Wait, they used guns?  ...Um, I think it should be noted that the use of guns is considered a cardinal sin by me, since they are the weapons of worthless cowards and no true warrior would use one.  Sure, you can easily kill a person with a gun, but while a true warrior tears off limbs, eats at godly banquet halls, and beds the finest Valkyries in Valhalla, you'll be poncing around with your pop-gun in Pussyman Land, that is, until the fires of my contempt eternally burn you.  Okay, while Vlad's forces did utilize a form of gun, it also doubled as a brutally damaging spiked club, so... I... guess I can let that slide just this once.  You got off light, Vlad, but don't let me catch you doing it again.

Of course, Vlad's most memorable implement of destruction was fiendishly simple and lent him the nickname, "Tepes" (The Impaler).  When the Sultan sent an army of 90,000 strong to invade Wallachia, they came across something that froze their blood.  Instead of being initially met by Vlad's army, they encountered another of the Sultan's armies, 20,000 of them, impaled on spikes, creating a forest of death.

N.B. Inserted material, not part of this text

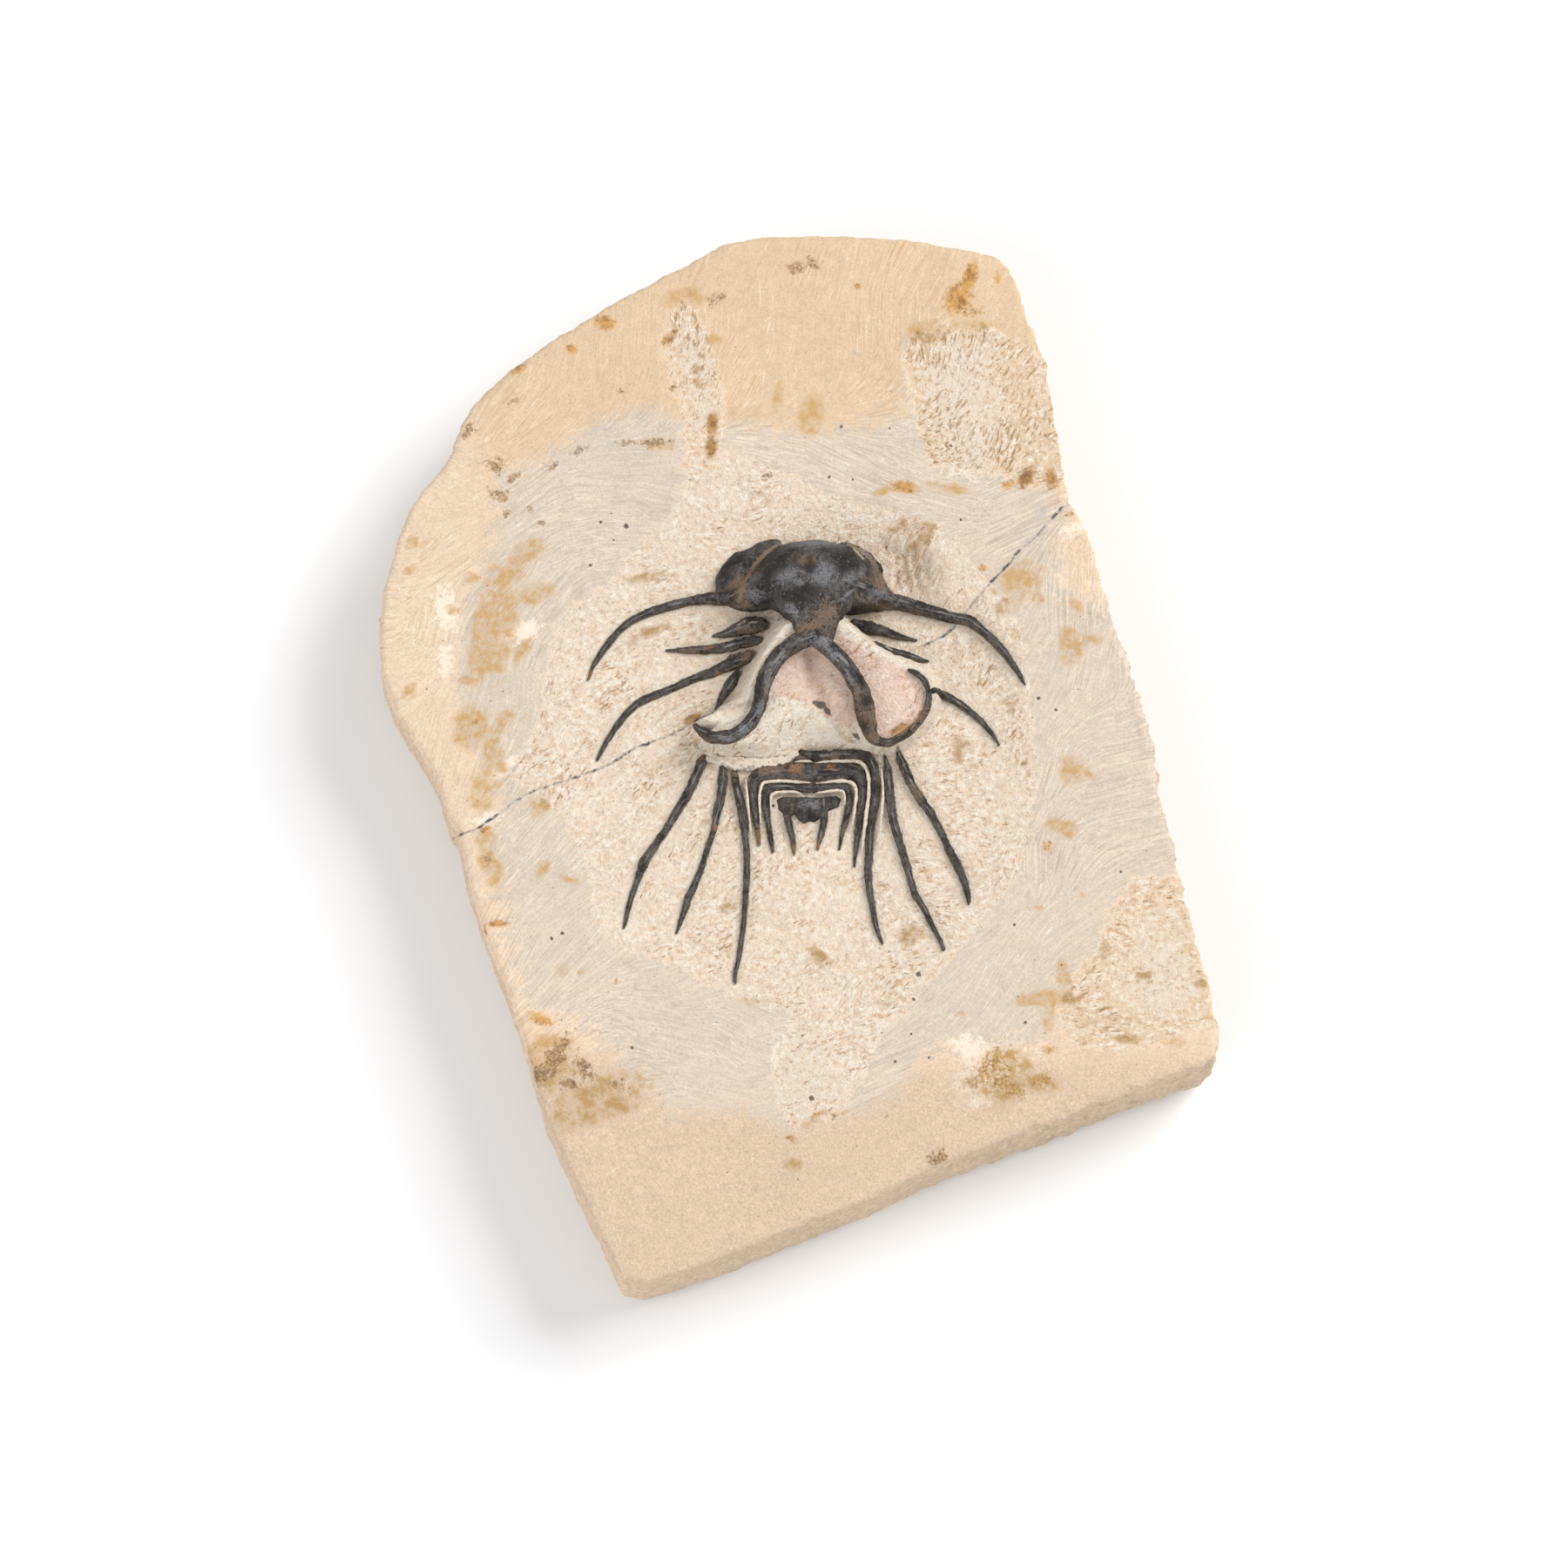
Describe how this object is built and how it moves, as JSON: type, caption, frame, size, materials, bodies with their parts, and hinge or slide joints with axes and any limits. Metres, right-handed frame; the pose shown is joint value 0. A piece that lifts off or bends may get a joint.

Because of his bloody methods and a lot of bad press (not just from Bram Stoker), Vlad III has been pegged as ruthless, sinister, even demonic.  Some have even said that Dracula (which really means "son of the dragon," as his father was a part of the Order of the Dragon) has come to mean "son of the devil."  As for the whole vampirism thing, that was, most likely, Bram Stoker's fault.  Legends of vampires were very popular in the Slavic region of Europe.  So when Stoker decided to write a horror novel about a powerful vampire, the death dealing Vlad seemed like the perfect candidate.  Now, Vlad III is part of a mythology that considers him one of the most evil people in existence.

In his homeland of Romania, though, Vlad III is a national hero.  To this day, he is considered one of the greatest leaders in Romanian history.  It was his vehement opposition to the Ottoman Empire that led him to be admired and respected by the people of Slavic Europe.  When King Matthias of Hungary framed and wrongfully imprisoned Vlad, like a douchebag, it was considered a highly unpopular move by the Hungarian people, who saw him as a staunch defender against the Turks.

Regardless of your opinion of Vlad III, he was a savage, brutal prince who brought death and despair to his enemies.  For this, he is assured a place in the Shrine of the Battlemasters, just as long as he doesn't use those weak-ass guns anymore.

P.S. - Modern vampires don't suck blood.  They suck shit.

1 comment:

  1. Interesting stuff. I am living in Hungary at the moment, you should see the statues they got for Corvinus et al. out here.